Duty of the company to their employees:
• If in a case that the a company has a policy that prohibits or makes difficult an
employee or a member of a public to get access to the services the company
provides, then it’s the responsibility of the employee to take necessary action
against the company to get those services.
• In case there is a physical feature such as the design of the premises that hinders
employee from getting benefits of the services, then it’s the responsibility of the
company to take steps such as to remove that feature, or modify it so that it has no
longer has that effect, provide methods so that to avoid that feature.
• If an aid of the service such as hearing aid is required or language interpreters
then the company makes sure these services are provided.
Now, by considering the above DDA, and considering the current scenario with Mr
Frank, the company has not made any breech with its commitments to provide its
services to disabled persons.
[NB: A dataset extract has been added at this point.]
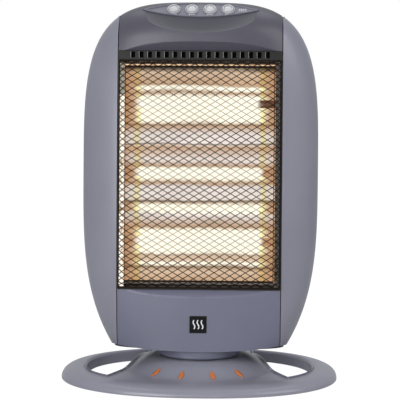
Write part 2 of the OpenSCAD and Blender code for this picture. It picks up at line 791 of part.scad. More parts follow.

It has done all it can do to make sure that disable persons like Mr. Frank get what is required. For e.g. Mr. Frank and his GP has not come with any satisfactory outcome that what is it exactly that ails Mr. Frank. And he has not been able to show company what ails him other that a debility. On the other hand the company has made it sure that his health gets top priority. Mr. Frank has not been able to come into an justifiable agreement with the company but still company took care of his needs. Even in the prolonged periods of his illness, which cost company desirably because on the other hand, if a company employs another person instead of Mr. Frank, it can get profit, but company did not and still has not fired him straightaway, and it waited for him to get healthy and get back to work, not caring about the losses it has to face in that regard. And if looking at the duties the company, it has made sure that the employee gets the sick claims that he has made and to get easy access to the services it provides to its workforce.
And the company has done what it could to be in contact with its employee, and to be in
touch with him to discuss the latest developments and to be sure he gets what he deserves in order to get rid of his ailment.
Conclusion:
From the discussion, we can hereby say that the claim made by the Mr. Frank and their
solicitor that the procedure followed by the company to include him in the redundancy list is not fair. The company observes that even after paying him his due money and his statutory pay and sick pay, it has performed its duty. There is no way denying that the company helped him in anyway possible to make sure he stays fit and gets the required treatment he deserves and no one clause of DDA has been breeched by the company. But even after this the company is willing to give him more compensation regarding his redundancy from the company. It’s because the company takes its employees in high regard. If even this solution cannot be reached, the company may also consider him to be redeployed in the work force given a specified period of time in which Mr. Frank recovers from his health, but that is to say requires long debate with the management. But it can be done given Mr. Frank’s relationship with this esteemed company.